14 Luglio

Sezione: non-accadde/

Sardonicus dixit:”Amiamo condizionare eccessivamente i modi in cui permettiamo di essere aiutati, sino a scoraggiare gli incauti samaritani.”


14 luglio
476 aC, calendario Gregoriano anticipato. Secondo la mia ricostruzione, questa data, il secondo giorno dopo il primo plenilunio dopo il solstizio d’estate, vide due gare importanti ai giochi Olimpici di quell’anno (LXXVI Olimpiade). La prima gara, la corsa dei cavalli, fu vinta dal cavallo di Gerone di Siracusa; la seconda, la corsa dei carri, fu vinta dal carro di Terone di Agrigento. Un poeta celebrò le due vittorie in tre sue odi Olimpiche (rispettivamente la prima, la seconda e la terza). L’autore era quello che nel mondo classico fu sempre invariabilmente ricordato come il maggiore dei lirici greci, che era quanto dire del mondo intero, Pindaro. È l’ennesima sfida che il mondo classico ci propone. Pindaro è difficile in greco, ed impossibile in traduzione. Leggerlo è impresa riservata a pochi volonterosi. Le sue odi, di assai diseguale lunghezza, sono poesie d’occasione e celebrano campioni del suo tempo, per lo più dai nomi ridicolmente complicati, provenienti da città oggi per lo più sparite nell’anonimato o note come luoghi per turisti che ne ignorano tutto. Può esserci passione in odi di occasione? È necessaria la passione per raggiungere il sublime? Può il sublime di un’opera sbiadirsi col tempo? Leggendo questi poemi vediamo svolgersi davanti a noi in rapida successione immagini ormai incomprensibili e di cui ci importa poco, sullo sfondo di una celebrazione che univa tutti i Greci del Mediterraneo 2500 anni fa, festa di cui ci importa ancor meno. Con tutto ciò…
Magari provare la Pitica prima (100 versi), o la seconda (“Grandiosa città di Siracusa, santuario di Marte, immerso nella guerra - Megalopòlies o Syrakòsai, bathypolémou témenos Areos”, etc.), che in fondo un po’ ci dovrebbe interessare.
(“Poesie”, in XVII libri, di cui sopravvivono completi i quattro libri degli “Epinici”, odi per la vittoria ai giochi Olimpici (14 odi), Pitici (12), Istmici (11) e Nemei (8).
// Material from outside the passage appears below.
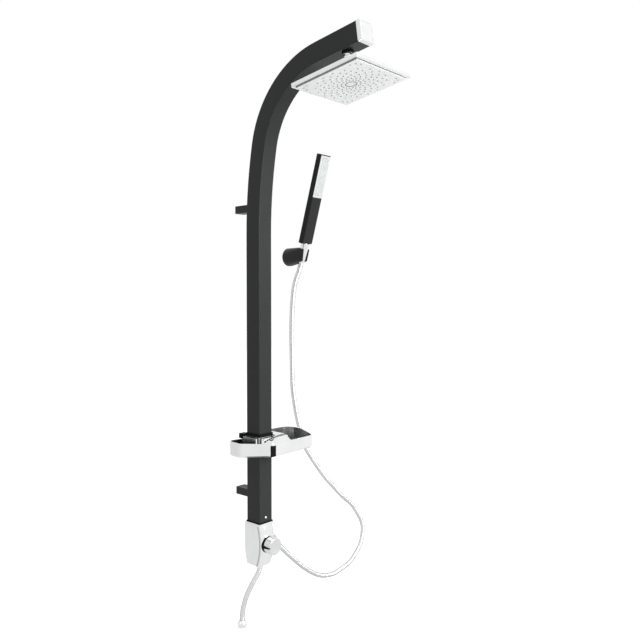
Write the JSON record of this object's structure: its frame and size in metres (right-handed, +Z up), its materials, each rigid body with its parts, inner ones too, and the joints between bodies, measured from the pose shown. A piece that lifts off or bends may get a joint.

Prima metà del V sec aC).

1789, venerdì. Presa della Bastiglia. Anche questo evento compare in innumeri testi, storici e d’invenzione. In particolare compare nel “Le due Città” (Parigi e Londra) di Charles Dickens. L’incipit del romanzo è uno dei più famosi della letteratura inglese. Il finale non mi ha mai convinto.
(“A Tale of Two Cities”, 1859, 544 pagine).